Dataset items

============

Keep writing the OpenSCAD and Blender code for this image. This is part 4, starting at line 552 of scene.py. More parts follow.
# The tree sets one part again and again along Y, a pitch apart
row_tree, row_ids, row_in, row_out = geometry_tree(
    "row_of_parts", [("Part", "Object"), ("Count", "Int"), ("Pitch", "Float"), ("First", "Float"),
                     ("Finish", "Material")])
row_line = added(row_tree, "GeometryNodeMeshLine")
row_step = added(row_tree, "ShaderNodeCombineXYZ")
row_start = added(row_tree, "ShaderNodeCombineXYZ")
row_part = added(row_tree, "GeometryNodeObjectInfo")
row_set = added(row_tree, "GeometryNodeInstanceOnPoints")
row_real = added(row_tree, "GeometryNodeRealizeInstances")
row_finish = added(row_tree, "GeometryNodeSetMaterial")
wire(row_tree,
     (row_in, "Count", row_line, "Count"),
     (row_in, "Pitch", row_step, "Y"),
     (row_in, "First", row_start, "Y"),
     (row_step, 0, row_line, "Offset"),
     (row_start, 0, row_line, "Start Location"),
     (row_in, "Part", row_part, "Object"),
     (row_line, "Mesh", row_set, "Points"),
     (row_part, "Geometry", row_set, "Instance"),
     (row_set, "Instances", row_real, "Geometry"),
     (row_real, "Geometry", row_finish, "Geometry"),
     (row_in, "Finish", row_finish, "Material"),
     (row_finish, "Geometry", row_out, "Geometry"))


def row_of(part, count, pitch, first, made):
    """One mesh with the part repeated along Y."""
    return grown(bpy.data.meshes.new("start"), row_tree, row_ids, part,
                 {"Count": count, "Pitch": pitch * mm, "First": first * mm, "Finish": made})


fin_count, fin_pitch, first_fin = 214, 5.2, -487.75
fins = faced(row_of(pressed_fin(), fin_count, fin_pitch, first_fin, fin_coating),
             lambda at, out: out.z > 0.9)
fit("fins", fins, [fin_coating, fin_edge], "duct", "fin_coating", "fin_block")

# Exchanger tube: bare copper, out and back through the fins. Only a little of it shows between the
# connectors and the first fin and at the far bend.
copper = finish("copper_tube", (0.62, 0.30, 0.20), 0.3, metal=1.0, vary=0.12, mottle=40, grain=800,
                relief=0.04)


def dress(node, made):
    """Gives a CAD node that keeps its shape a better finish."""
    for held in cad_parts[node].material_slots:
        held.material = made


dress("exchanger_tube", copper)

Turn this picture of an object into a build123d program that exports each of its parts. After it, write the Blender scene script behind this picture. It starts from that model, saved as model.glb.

============

EXERCISE DIRECTIONS: Print every entry exactly as it appears.

REPLY:
Keep writing the OpenSCAD and Blender code for this image. This is part 4, starting at line 552 of scene.py. More parts follow.
# The tree sets one part again and again along Y, a pitch apart
row_tree, row_ids, row_in, row_out = geometry_tree(
    "row_of_parts", [("Part", "Object"), ("Count", "Int"), ("Pitch", "Float"), ("First", "Float"),
                     ("Finish", "Material")])
row_line = added(row_tree, "GeometryNodeMeshLine")
row_step = added(row_tree, "ShaderNodeCombineXYZ")
row_start = added(row_tree, "ShaderNodeCombineXYZ")
row_part = added(row_tree, "GeometryNodeObjectInfo")
row_set = added(row_tree, "GeometryNodeInstanceOnPoints")
row_real = added(row_tree, "GeometryNodeRealizeInstances")
row_finish = added(row_tree, "GeometryNodeSetMaterial")
wire(row_tree,
     (row_in, "Count", row_line, "Count"),
     (row_in, "Pitch", row_step, "Y"),
     (row_in, "First", row_start, "Y"),
     (row_step, 0, row_line, "Offset"),
     (row_start, 0, row_line, "Start Location"),
     (row_in, "Part", row_part, "Object"),
     (row_line, "Mesh", row_set, "Points"),
     (row_part, "Geometry", row_set, "Instance"),
     (row_set, "Instances", row_real, "Geometry"),
     (row_real, "Geometry", row_finish, "Geometry"),
     (row_in, "Finish", row_finish, "Material"),
     (row_finish, "Geometry", row_out, "Geometry"))


def row_of(part, count, pitch, first, made):
    """One mesh with the part repeated along Y."""
    return grown(bpy.data.meshes.new("start"), row_tree, row_ids, part,
                 {"Count": count, "Pitch": pitch * mm, "First": first * mm, "Finish": made})


fin_count, fin_pitch, first_fin = 214, 5.2, -487.75
fins = faced(row_of(pressed_fin(), fin_count, fin_pitch, first_fin, fin_coating),
             lambda at, out: out.z > 0.9)
fit("fins", fins, [fin_coating, fin_edge], "duct", "fin_coating", "fin_block")

# Exchanger tube: bare copper, out and back through the fins. Only a little of it shows between the
# connectors and the first fin and at the far bend.
copper = finish("copper_tube", (0.62, 0.30, 0.20), 0.3, metal=1.0, vary=0.12, mottle=40, grain=800,
                relief=0.04)


def dress(node, made):
    """Gives a CAD node that keeps its shape a better finish."""
    for held in cad_parts[node].material_slots:
        held.material = made


dress("exchanger_tube", copper)

Turn this picture of an object into a build123d program that exports each of its parts. After it, write the Blender scene script behind this picture. It starts from that model, saved as model.glb.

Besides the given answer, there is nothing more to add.